The biological rationale for B-cell–targeted CAR T-cell therapy in IIM is based on the role of autoreactive B cells and plasma cells in the pathogenesis of many myositis subsets. While rituximab depletes circulating CD20-positive B cells, it does not target long-lived plasma cells or tissue-resident B-cell compartments, which are often at work in ongoing disease activity despite treatment. By contrast, CD19 is expressed across a broader range of B-cell types, making it a more effective target for cell-based therapies that are designed to fully deplete the autoreactive cellular constituents.

“There’s strong interest in CAR T therapy because of its potential to access tissue-based niches where pathogenic B cells may persist,” Dr. Aggarwal says. “If we can achieve deeper, more complete depletion of the autoreactive compartment, it could translate into longer-lasting remission.”

This rationale was explored in a recent review article published in The Journal of Rheumatology in June 2025 for which Dr. Aggarwal was the senior author. In this review, titled “Role of CD19 Chimeric Antigen Receptor T Cell Therapy in Idiopathic Inflammatory Myopathies,” Dr. Aggarwal and colleagues map out the immunologic mechanisms driving disease in IIMs and describe how CD19-directed CAR T cells may provide clinical benefit by both eliminating autoreactive B cells and interrupting pathologic T-cell and B-cell interactions.

The review also discusses how trial design in rheumatology may need to adapt CAR T therapy to autoimmune indications, but more broadly how trials in the cellular therapy space must be constructed for optimal results in the world of autoimmune disorders.

These considerations include appropriate lymphodepletion strategies, long-term intravenous immunoglobulin support for patients with prolonged B-cell aplasia, and the development of monitoring protocols for treatment-related toxicities, which may present differently or follow different trajectories in autoimmune populations compared to cancer patients undergoing CAR T therapy.

Dr. Aggarwal and colleagues recommend selecting patients with seropositive, treatment-refractory disease who have failed at least three prior agents, with active muscle or lung involvement and high disease activity at baseline. They propose using a Total Improvement Score threshold of 40 or higher as a primary endpoint, along with steroid tapering and immunosuppressant withdrawal as secondary markers of durable response. Long-term follow-up should include relapse monitoring, immune reconstitution analysis, and careful documentation of B-cell recovery dynamics, with protocolized supportive care for those requiring extended IVIG.

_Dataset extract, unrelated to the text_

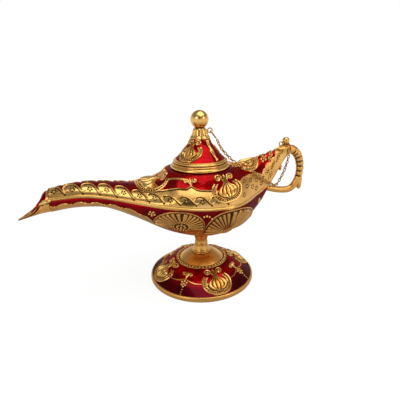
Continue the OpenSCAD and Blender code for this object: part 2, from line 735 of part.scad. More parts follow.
module lid_cap() {
    edge = lid_top_r + 0.4;
    color("gold") turned([
        [stud_r + hole_gap, cap_z], [edge - 0.4, cap_z], [edge, cap_z + 0.5],
        [mix(edge, cap_top_r, 0.45), cap_z + 0.3 * cap_h], [mix(edge, cap_top_r, 0.8), cap_z + 0.62 * cap_h],
        [cap_top_r, cap_z + 0.86 * cap_h], [cap_top_r - 0.6, knob_z], [stud_r + hole_gap, knob_z]
    ]);
}

module knob_ball() {
    color("gold") difference() {
        translate([0, 0, ball_z]) sphere(knob_r, $fn = 96);
        translate([0, 0, ball_z - 2 * knob_r]) cylinder(r = knob_r, h = knob_z - ball_z + 2 * knob_r);
        translate([0, 0, knob_z - 1]) cylinder(r = stud_r + hole_gap, h = knob_r + 1.2);
    }
}

module knob_stud() {
    foot = lid_deck_z - washer_t - stud_nut_h - 1;
    color("silver") translate([0, 0, foot]) cylinder(r = stud_r, h = knob_z + knob_r - foot);
}

module knob_washer() {
    color("silver") translate([0, 0, lid_deck_z - washer_t]) difference() {
        cylinder(r = stud_nut_w + 0.6, h = washer_t);
        translate([0, 0, -1]) cylinder(r = stud_r + hole_gap, h = washer_t + 2);
    }
}

module knob_nut() {
    color("silver") translate([0, 0, lid_deck_z - washer_t - stud_nut_h]) difference() {
        cylinder(r = stud_nut_w * 2 / sqrt(3), h = stud_nut_h, $fn = 6);
        translate([0, 0, -1]) cylinder(r = stud_r + hole_gap, h = stud_nut_h + 2);
    }
}

// The eyelet stands on the cap's side, and the oval link hangs from it
cap_mid_z = cap_z + 0.72 * cap_h;
eye_x = cap_top_r + eye_r + wire_r + 0.5;
module lid_eyelet() {
    color("gold") union() {
        translate([eye_x, 0, cap_mid_z]) rotate([90, 0, 0]) wire_ring(eye_r, wire_r);
        translate([cap_top_r + 0.35, 0, cap_mid_z]) rotate([0, 90, 0])
            cylinder(r = wire_r, h = eye_x - cap_top_r - eye_r - 0.35, $fn = 24);
    }
}

// A slot-shaped ring of wire, straight sides along the local X axis
module slot_ring(l, r, wire) {
    for (end = [0, 1]) mirror([end, 0, 0]) translate([l / 2, 0, 0])
        rotate([0, 0, -90]) rotate_extrude(angle = 180) translate([r, 0]) circle(wire, $fn = 24);
    for (side = [-r, r]) translate([-l / 2, side, 0]) rotate([0, 90, 0]) cylinder(r = wire, h = l, $fn = 24);
}

oval_tilt = 52;
oval_hang = eye_r - 2 * wire_r - 0.1 + oval_l / 2 + oval_w;
oval_mid = [eye_x, 0, cap_mid_z] + oval_hang * [cos(oval_tilt), 0, -sin(oval_tilt)];
module oval_link() {
    color("gold") translate(oval_mid) rotate([0, oval_tilt, 0]) slot_ring(oval_l, oval_w, wire_r);
}

// The chain's route, from the oval link over the near shoulder and through the handle
chain_route = [
    [11.8, 0, 100], [14.4, -0.6, 94.4], [17.6, -2, 90.2], [20.2, -3.6, 87.2], [22.8, -5.6, 84.8],
    [25.6, -8, 82.8], [29, -10.8, 81.4], [33, -13, 79.2], [37, -13.2, 76.6], [41, -12, 73.6],
    [45, -10.6, 70.8], [49, -8.8, 68.2], [52.5, -6.5, 66.2], [55.4, -3.6, 65.3], [57.8, -1.6, 66],
    [59.6, -1.8, 69.5], [61.2, -2.4, 73.5], [62.4, -3, 78], [63, -4, 82.5], [63.4, -4.8, 87],
    [63.5, -4.7, 89.6], [63.5, -4.1, 92.4]
];
chain_sides = 8;
module chain() {
    last = len(chain_route) - 1;
    rings = [for (i = [0:last])
        let (
            d = chain_route[min(i + 1, last)] - chain_route[max(i - 1, 0)], t = d / norm(d),
            side = cross(t, [0, 1, 0]) / norm(cross(t, [0, 1, 0])), up = cross(side, t)
        )
        [for (j = [0:chain_sides - 1])
            let (a = 360 * j / chain_sides)
            chain_route[i] + chain_d / 2 * (cos(a) * side - sin(a) * up)]];
    color("gold") loft(rings);
}

module foot_bolt() {
    top = boss_floor + washer_t + bolt_nut_h + 1.5;
    head = foot_floor_z - washer_t;
    color("silver") union() {
        translate([0, 0, head - eps]) cylinder(r = bolt_r, h = top - head + eps);
        translate([0, 0, head - bolt_head_h]) cylinder(r = bolt_head_w, h = bolt_head_h);
    }
}

module foot_washer() {
    color("silver") translate([0, 0, foot_floor_z - washer_t]) difference() {
        cylinder(r = bolt_head_w + 1.2, h = washer_t);
        translate([0, 0, -1]) cylinder(r = bolt_r + hole_gap, h = washer_t + 2);
    }
}

module bowl_washer() {
    color("silver") translate([0, 0, boss_floor]) difference() {
        cylinder(r = ferrule_r - 0.4, h = washer_t);
        translate([0, 0, -1]) cylinder(r = bolt_r + hole_gap, h = washer_t + 2);
    }
}

module bowl_nut() {
    color("silver") translate([0, 0, boss_floor + washer_t]) difference() {
        cylinder(r = bolt_nut_w * 2 / sqrt(3), h = bolt_nut_h, $fn = 6);
        translate([0, 0, -1]) cylinder(r = bolt_r + hole_gap, h = bolt_nut_h + 2);
    }
}

foot_rim();
foot_cone();
foot_dome();
dome_bead_ring();
stem_knop();
stem_ferrule();
lower_shell();
upper_shell();
ridge_strips();
spout_nozzle();
nozzle_bosses();
neck_collar();
handle_loop();
tail_finial();
tail_eyelet();
tail_ring();
lid_cone();
lid_rim_bead();
lid_skirt();
lid_cap();
knob_ball();
knob_stud();
knob_washer();
knob_nut();
lid_eyelet();
oval_link();
chain();
foot_bolt();
foot_washer();
bowl_washer();
bowl_nut();
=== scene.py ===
"""Looks of an ornamental oil lamp: gilt castings, red enamel, laid-on relief and a link chain.

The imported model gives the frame. Pieces are modelled in millimetres along the frame's own axes
(+Z up, the spout towards -X, the handle towards +X) and turned to metres when they are finished.
Relief is drawn flat, with x and y in the surface and z as the height above it, and is then laid
on the curved form that carries it.
"""

import logging
import math
from dataclasses import dataclass, field
from enum import Enum
from typing import Callable, Optional, Protocol, Sequence

import bmesh
import bpy
import numpy as np
from mathutils import Matrix, Vector


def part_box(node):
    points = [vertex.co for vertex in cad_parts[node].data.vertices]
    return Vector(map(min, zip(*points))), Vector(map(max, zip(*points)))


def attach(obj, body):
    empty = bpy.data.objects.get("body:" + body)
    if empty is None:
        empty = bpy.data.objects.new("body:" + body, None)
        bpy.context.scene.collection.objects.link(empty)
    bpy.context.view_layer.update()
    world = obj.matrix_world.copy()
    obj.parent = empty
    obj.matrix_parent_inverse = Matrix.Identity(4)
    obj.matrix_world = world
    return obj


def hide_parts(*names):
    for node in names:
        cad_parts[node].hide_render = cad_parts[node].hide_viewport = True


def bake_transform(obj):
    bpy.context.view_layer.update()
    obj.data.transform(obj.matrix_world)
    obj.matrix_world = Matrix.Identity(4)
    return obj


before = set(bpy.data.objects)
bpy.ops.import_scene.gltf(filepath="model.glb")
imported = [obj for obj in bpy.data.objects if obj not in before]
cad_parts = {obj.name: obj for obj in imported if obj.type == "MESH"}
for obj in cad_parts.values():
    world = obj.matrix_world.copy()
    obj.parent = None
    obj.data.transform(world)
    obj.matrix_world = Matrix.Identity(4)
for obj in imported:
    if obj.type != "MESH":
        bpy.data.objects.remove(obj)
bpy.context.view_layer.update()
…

“What we tried to do in that paper was bring together the immunologic reasoning and the clinical uncertainties,” Dr. Aggarwal says. “We know we can deplete B-cells with CAR T. What we’re still learning is what that means long-term in autoimmunity.”

As part of the upcoming CAR T trials that Dr. Aggarwal and colleagues are working to operationalize, the Division is also exploring how to incorporate translational endpoints, including biospecimen collection and immunologic profiling, to better understand mechanisms of the clinical responses seen in patients in the future.

Cellular Therapies and Treatment Paradigms Beyond CAR T

While CAR T therapy for myositis will be the initial therapeutic platform of cellular therapies in the Division, both Dr. Ascherman and Dr. Aggarwal stress CAR T will most certainly not be appropriate for all patients with myositis, or for all autoimmune disease states, just as is the case for cancer patients.

Manufacturing complexity, toxicity risks, and patient-specific factors will limit the scalability of CAR T in its current form. Because of this, the Division is already evaluating emerging and existing cellular therapies, including bispecific T-cell engagers and CAR NK platforms that may offer improved accessibility and simplified delivery.

“This is the kind of work we need to be doing if we want to move beyond the limits of traditional immunosuppression in autoimmunity,” Dr. Aggarwal says. “We are not replacing existing treatments. We’re adding a new category for patients who need it most. We are not focusing our efforts on CAR T, we are using it as a first test case to build a cellular therapies program for autoimmune disorders that is comprehensive, patient specific, and adaptable to future innovations.”